June 30, 2012
CALGARY, AB, Jun 30, 2012/ Troy Media/ – Canada’s economy has been growing in fits and starts over the past several years with some months expanding and some contracting. But the second quarter of 2012 got off to a good start with a healthy expansion in April.
According to Statistics Canada, real gross domestic product grew 0.3 per cent in April, after edging up 0.1 per cent in March and shrinking in February by 0.2 per cent. Growth in April surpassed the expectations of a consensus forecast of economists who called for an expansion of 0.2 per cent.
Most of April’s increase was due to mining and oil and gas extraction and, to a lesser extent, wholesale trade. The majority of Canada’s oil and gas industry is concentrated in Alberta, suggesting that this province’s economy continues to be a growth leader for the country.
Nationally, transportation services, agriculture, forestry and fishing contributed to the overall gain. Retail trade, manufacturing, accommodation and food services and the public sector (education, health, and public administration combined) declined.
Given the fragility of the global economy in the second quarter of 2012, the growth experienced in April is encouraging. Nonetheless, the Bank of Canada is unlikely to consider today’s GDP data as a reason to move more quickly on increases to interest rates. With inflation figures still dormant (1.2 per cent in May) and increased worry over Europe, the Canadian economy is likely to continue its zigzag growth pattern in the coming months.
Alberta wages still climbing
A big part of improving living standards is seeing wages rise faster than inflation. Fortunately, most of the time this is the case. But for much of 2011 the gap between the two was slim and in April 2012 the gap appears to be widening again.
Average weekly wages in Alberta hit $1067, which is 3.5 per cent higher than a year ago. This is 19 per cent higher than the national average of $897. The gap has been widening, due to the fact that the labour market hasn’t been nearly as tight nationally as in Alberta.
It’s only possible for household spending to sustainably keep rising (a huge driver of economic growth in any jurisdiction) if wages and job numbers keep pace.
Was some of the spring job surge an illusion?
The Bank of Canada indicated in the spring that it was considering raising interest rates to help keep inflation in check. One of the factors driving this was the surge in employment rolls. But now there’s reason to believe those numbers were slightly over-optimistic. If so, that’s just one more reason to believe no move will be taken on interest rates anytime soon.
Why might the employment numbers have been overestimated? There are two ways Canada tracks employment and wage trends in our country. One is by surveying households. The second is through an industry survey of employers. The household survey garners more attention because it comes out about a month earlier.
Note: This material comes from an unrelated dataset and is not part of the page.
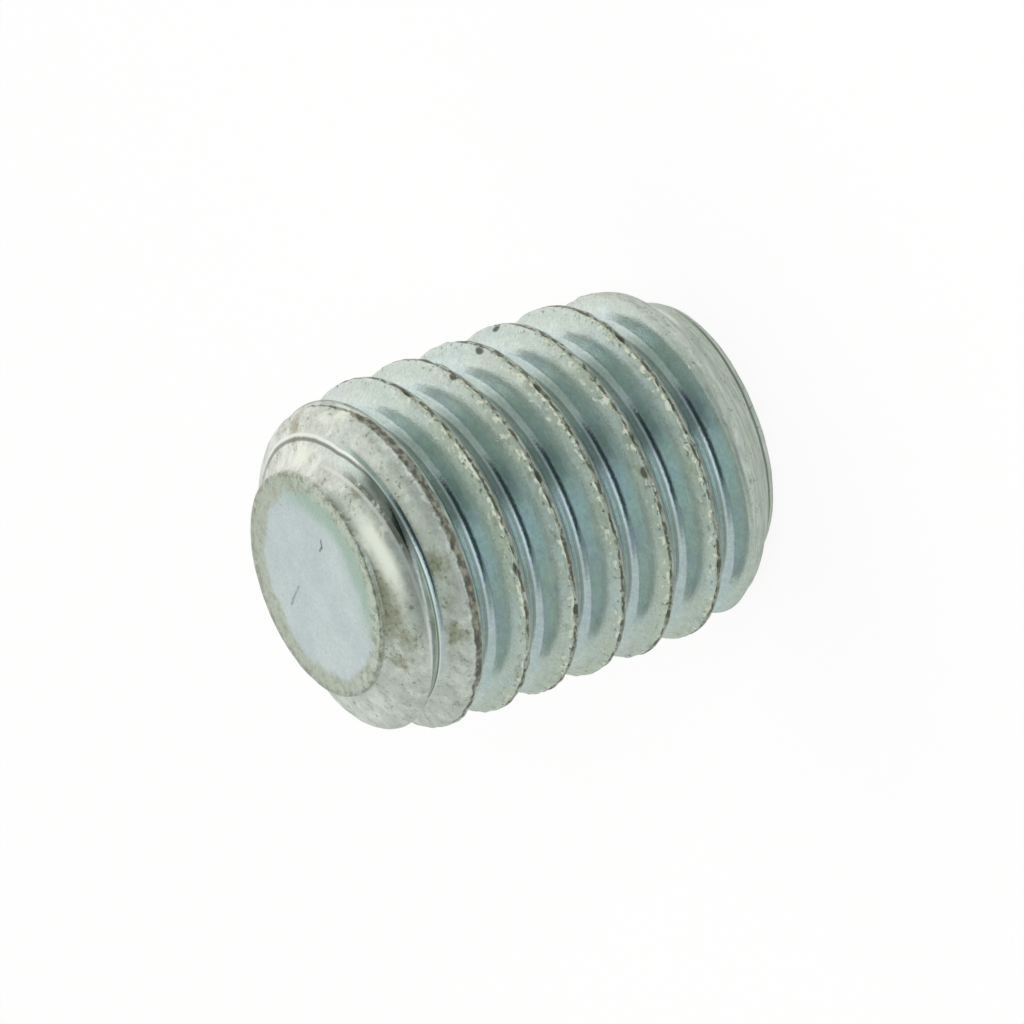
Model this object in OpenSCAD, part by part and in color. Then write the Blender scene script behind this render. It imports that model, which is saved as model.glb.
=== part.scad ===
// Grub set screw: metric coarse thread, flat point, hexagon socket.
// Millimetres. The screw stands on its socket end: z = 0 is the socket end's
// face, +Z runs along the axis towards the flat point.

/* [Thread] */
// Diameter over the thread crests
major_d = 7.88; // [7.76:0.01:8.00]
// Axial distance from one crest to the next
pitch = 1.25; // [1.00:0.05:1.50]
// Height of a crest above the socket end, on the -Y side of the screw
crest_z = 1.02; // [0.00:0.01:1.25]
// Width of the flat on a crest, measured along the axis
crest_w = 0.17; // [0.12:0.01:0.22]
// Radius of the fillet in the root
root_fillet = 0.26; // [0.16:0.01:0.30]

/* [Body] */
// Overall length
length = 10; // [8:1:16]
// Diameter of the flat point
point_d = 5.14; // [4.60:0.02:5.40]
// Length of the short straight land under the flat point
point_land = 0.22; // [0.12:0.01:0.40]
// Angle between the axis and the cone under the land
point_cone = 59; // [45:1:65]
// Depth below the point at which the crests reach their full height
point_swell = 2.5; // [2.0:0.1:2.7]
// Radius of the swell between the cone and the full crests
point_swell_r = 3.2; // [3.0:0.1:6.0]
// Diameter of the socket end's face
end_d = 5.95; // [5.60:0.05:6.30]
// Angle between the axis and the socket end's cone
end_cone = 40; // [35:1:50]
// Height above the socket end at which the crests reach their full height
end_swell = 2.4; // [2.0:0.1:2.8]
// Radius of the swell between the socket end's cone and the full crests
end_swell_r = 5.4; // [4.6:0.1:8.0]
// Rounding of the edges of both end faces
edge_r = 0.06; // [0.03:0.01:0.10]

/* [Socket] */
// Hexagon socket, across its flats
socket_af = 4.00; // [3.50:0.05:4.10]
// Depth of the socket's flat walls
socket_depth = 5.0; // [3.0:0.1:5.4]
// Width of the countersink round the socket's mouth
mouth_w = 0.14; // [0.05:0.01:0.20]

/* [Quality] */
// Thread facets in one turn
turn_steps = 72; // [48:4:76]

/* [Hidden] */

major_r = major_d / 2;
// The flanks stand at 60 degrees to each other and run into the root's fillet,
// which turns through this angle on each side of the root's middle
fillet_turn = 60;
flank_run = pitch / 2 - crest_w / 2 - root_fillet * sin(fillet_turn);
foot_r = major_r - flank_run / tan(30);
root_r = foot_r - root_fillet * (1 - cos(fillet_turn));

// Beyond its swells the blank clears the crests by this much
blank_clear = 0.03;
blank_r = major_r + blank_clear;
swell_steps = 8;
edge_steps = 3;

socket_r = socket_af / 2 / cos(30);
// The pilot hole is drilled slightly smaller than the hexagon's flats
pilot_r = 0.96 * socket_af / 2;
drill_tip = pilot_r * tan(31);
cut = 0.5;

// ---- thread ----------------------------------------------------------------
// One pitch of the outline, as [height, radius]: the two edges of a crest, and
// then the root's fillet above it, from the lower foot to the upper one.
function outline() = concat(
    [[-crest_w / 2, major_r], [crest_w / 2, major_r]],
    [
        for (a = [-fillet_turn : fillet_turn / 2 : fillet_turn])
            [pitch / 2 + root_fillet * sin(a), root_r + root_fillet * (1 - cos(a))]
    ]
);

// The screw thread is one closed skin. It is made of upright outlines, one at
// each step of a turn, and every outline stands a little higher than the one
// before it. After a full turn the skin joins on to itself one pitch up.
module thread_bar() {
    form = outline();
    in_pitch = len(form);
    first = -3;
    pitches = ceil(length / pitch) + 4;
    rows = pitches * in_pitch;
    // crest_z is measured on the -Y side, a quarter turn before angle 0
    base_z = crest_z + pitch / 4 + first * pitch;

    skin = [
        for (s = [0 : turn_steps - 1])
            let (a = 360 * s / turn_steps)
            for (row = [0 : rows - 1])
                let (p = form[row % in_pitch],
                     z = base_z + p[0] + pitch * (floor(row / in_pitch) + s / turn_steps))
                [p[1] * cos(a), p[1] * sin(a), z]
    ];
    foot = len(skin);
    tip = foot + 1;
    ends = [[0, 0, base_z], [0, 0, base_z + pitch * pitches]];

    function at(s, row) = s < turn_steps
        ? s * rows + row
        : row + in_pitch;

    walls = [
        for (s = [0 : turn_steps - 1])
            let (top = s < turn_steps - 1 ? rows - 2 : rows - 2 - in_pitch)
            for (row = [0 : top])
                each [
                    [at(s, row), at(s, row + 1), at(s + 1, row + 1)],
                    [at(s, row), at(s + 1, row + 1), at(s + 1, row)]
                ]
    ];
    // Fans close the two ends, and cover the one-pitch step that each end has
    foot_rim = concat(
        [for (s = [0 : turn_steps]) at(s, 0)],
        [for (row = [in_pitch - 1 : -1 : 0]) row]
    );
    tip_rim = concat(
        [for (s = [0 : turn_steps - 1]) at(s, rows - 1)],
        [for (row = [rows - 2 : -1 : rows - 1 - in_pitch]) at(turn_steps - 1, row)],
        [at(0, rows - 1)]
    );
    caps = concat(
        [for (i = [0 : len(foot_rim) - 2]) [foot, foot_rim[i], foot_rim[i + 1]]],
        [for (i = [0 : len(tip_rim) - 2]) [tip, tip_rim[i + 1], tip_rim[i]]]
    );
    polyhedron(points = concat(skin, ends), faces = concat(walls, caps));
}

// ---- blank -----------------------------------------------------------------
// Depth at which a cone runs into its swell. The cone starts at radius cone_r
// and depth land; the swell is an arc that touches the blank at depth swell.
function meet(cone_r, land, cone, swell, swell_r) =
    let (
        out = cone_r - (blank_r - swell_r),
        down = swell - land,
        half_b = out * tan(cone) - down,
        c = out * out + down * down - swell_r * swell_r,
        a = 1 + tan(cone) * tan(cone)
    )
    land + (sqrt(half_b * half_b - a * c) - half_b) / a;

// One end of the blank as [depth, radius], from the middle of its face out to
// its full radius: rounded edge, land, cone and swell.
function nose(face_r, land, cone, swell, swell_r) =
    let (
        corner_turn = land > 0 ? 90 : 90 - cone,
        edge_in = edge_r * tan(corner_turn / 2),
        rim = [
            for (i = [0 : edge_steps])
                let (a = corner_turn * i / edge_steps)
                [edge_r * (1 - cos(a)), face_r - edge_in + edge_r * sin(a)]
        ],
        depth = meet(face_r, land, cone, swell, swell_r),
        start = asin((swell - depth) / swell_r),
        rise = [
            for (i = [0 : swell_steps])
                let (a = start * (1 - i / swell_steps))
                [swell - swell_r * sin(a), blank_r - swell_r * (1 - cos(a))]
        ]
    )
    concat([[0, 0]], rim, land > 0 ? [[land, face_r]] : [], rise);

// The turned blank, a little thicker than the crests between its two noses
module blank() {
    end = nose(end_d / 2, 0, end_cone, end_swell, end_swell_r);
    point = nose(point_d / 2, point_land, point_cone, point_swell, point_swell_r);
    rotate_extrude($fn = 96)
        polygon(concat(
            [for (p = end) [p[1], p[0]]],
            [for (i = [len(point) - 1 : -1 : 0]) [point[i][1], length - point[i][0]]]
        ));
}

// ---- socket ----------------------------------------------------------------
// Hexagon with its drilled bottom and a countersunk mouth
module socket() {
    translate([0, 0, -cut])
        cylinder(h = socket_depth + cut, r = socket_r, $fn = 6);
    translate([0, 0, socket_depth])
        cylinder(h = drill_tip, r1 = pilot_r, r2 = 0, $fn = 48);
    translate([0, 0, -cut])
        cylinder(h = cut + mouth_w, r1 = socket_r + mouth_w + cut, r2 = socket_r, $fn = 48);
}

// ---- the screw -------------------------------------------------------------
module set_screw() {
    color([0.72, 0.77, 0.75])
        difference() {
            intersection() {
                thread_bar();
                blank();
            }
            socket();
        }
}

set_screw();
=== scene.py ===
# %% [markdown]
# # A grub set screw
# A grub screw is a screw without a head, made to be driven below the surface. It is cut from
# steel wire, a hexagon socket is punched in one end, and the thread is rolled over the whole
# length. This one is M8 x 1.25 x 10 with a flat point, and it is plated with zinc that was
# passivated to a pale blue-green.
#
# The lesson opens on the frame, a plain model that already has the true size. The looks are
# built around it: one mesh for the screw, one finish, a floor, a studio and a camera.

# %% The frame
import math

import bmesh
import bpy
import numpy as np
from mathutils import Matrix, Vector, noise


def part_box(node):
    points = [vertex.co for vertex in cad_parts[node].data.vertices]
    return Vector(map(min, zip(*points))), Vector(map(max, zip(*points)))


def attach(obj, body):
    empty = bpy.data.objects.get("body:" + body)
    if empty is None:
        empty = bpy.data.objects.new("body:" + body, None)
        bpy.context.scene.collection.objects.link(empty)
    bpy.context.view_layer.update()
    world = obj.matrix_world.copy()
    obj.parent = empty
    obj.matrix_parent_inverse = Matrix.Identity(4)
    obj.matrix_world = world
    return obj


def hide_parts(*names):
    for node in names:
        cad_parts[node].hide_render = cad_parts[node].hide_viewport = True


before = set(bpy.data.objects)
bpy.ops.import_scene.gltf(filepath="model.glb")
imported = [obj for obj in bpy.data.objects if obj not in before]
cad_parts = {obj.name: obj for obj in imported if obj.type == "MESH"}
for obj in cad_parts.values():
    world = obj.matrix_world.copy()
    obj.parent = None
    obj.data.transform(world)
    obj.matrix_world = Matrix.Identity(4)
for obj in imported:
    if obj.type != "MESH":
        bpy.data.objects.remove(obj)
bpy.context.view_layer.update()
low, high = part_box("set_screw")
TO_MM = 1000
MAJOR_R = high.x * TO_MM
LENGTH = high.z * TO_MM
print(f"frame: thread {2 * MAJOR_R:.2f} mm over its crests, from z {low.z:.2f} to {LENGTH:.2f} mm")

# %% [markdown]
# ## A few bench helpers
# Modelling is done as by hand, with operators that act on what is selected. Loading the frame
# leaves its node selected, so the bench is cleared before each job. The work is done in
# millimetres, because the operators' own limits for "close enough" suit a part that is a few
# units across. A late step brings it to metres.

# %% Bench helpers


def clear_bench():
    """Back to object mode with nothing selected."""
    if bpy.context.mode != "OBJECT":
        bpy.ops.object.mode_set(mode="OBJECT")
    bpy.ops.object.select_all(action="DESELECT")


def put_on_bench(piece):
    """Makes piece the only selected object."""
    clear_bench()
    piece.select_set(True)
    bpy.context.view_layer.objects.active = piece


def apply_modifier(piece, name):
    """Makes a modifier's result the mesh itself."""
    put_on_bench(piece)
    bpy.ops.object.modifier_apply(modifier=name)


print("bench: clear, and the tools are laid out")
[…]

The numbers from the two sources will never be equal, but there’s reason to believe the large gains seen in the household numbers might be over stated. February and March month over month employment numbers, according to the household survey, increased 82,000 and 58,000, but the data from the industry side show industry employment improved only 6,000 and 41,000 over the period.
Evolving payment system
In an interesting report, the CD Howe Institute is advocating for a major change in how Canadians make electronic transactions. Currently, debit payments are structured as a co-operative and the CD Howe Institute is pressing for this to be changed so that more networks can be set up on a for-profit basis.
U.S. housing market showing signs of life
More encouraging data came out this week about the American housing market. New home sales for May jumped 7.6 per cent over last year to 369,000. The Commerce department also added that sales in March had been under-estimated by 15,000 units. We also learned that resale housing prices were on the rise in April, with the Case-Shiller Index rising 0.7 per cent over the previous month. And the National Association of Realtors reported that pending home sales in May climbed 5.9 per cent which was 13.3 per cent higher than a year ago.
The recently reported numbers on the housing market are the healthiest since the expiration of U.S. government tax incentives in mid-2010. It’s still possible the numbers represent a false start, but after six years of recovery there is a fair bit of demand built up, increasing the odds that the worst is behind us.
Aside from housing market news, data was also released on consumer confidence and durable goods orders. Household confidence appears to be taking a bit of a hit, dipping to an index value of 62 in June from 64.4 in May. This indicator is closely watched because of its correlation with consumer spending. Conversely, the durable goods report came in better than expected, rising 1.1 per cent in May – indicating that businesses are continuing to invest.
What has to happen for $60/bbl?
What will happen to crude oil prices over the next couple decades? It’s a huge issue for Alberta, where billions are being invested on the assumption that crude prices will remain elevated well into the future. This is why the 2012 Annual Economic Outlook by the Energy Information Administration (EIA), along with its various scenarios, is of particular interest to Alberta.
The low case scenario forecast of crude oil prices is of note. Under the low case, the price of crude dips to just below $60/bbl and remains there for a couple years. The key assumption that leads to this result is a lower growth rate than currently expected in emerging markets (which is assumed to increase at 3.5 per cent annually – which is 1.5 per cent lower than the base case scenario). Also, the scenario assumes OPEC has a limited ability to control prices largely because their share of crude output is lowered.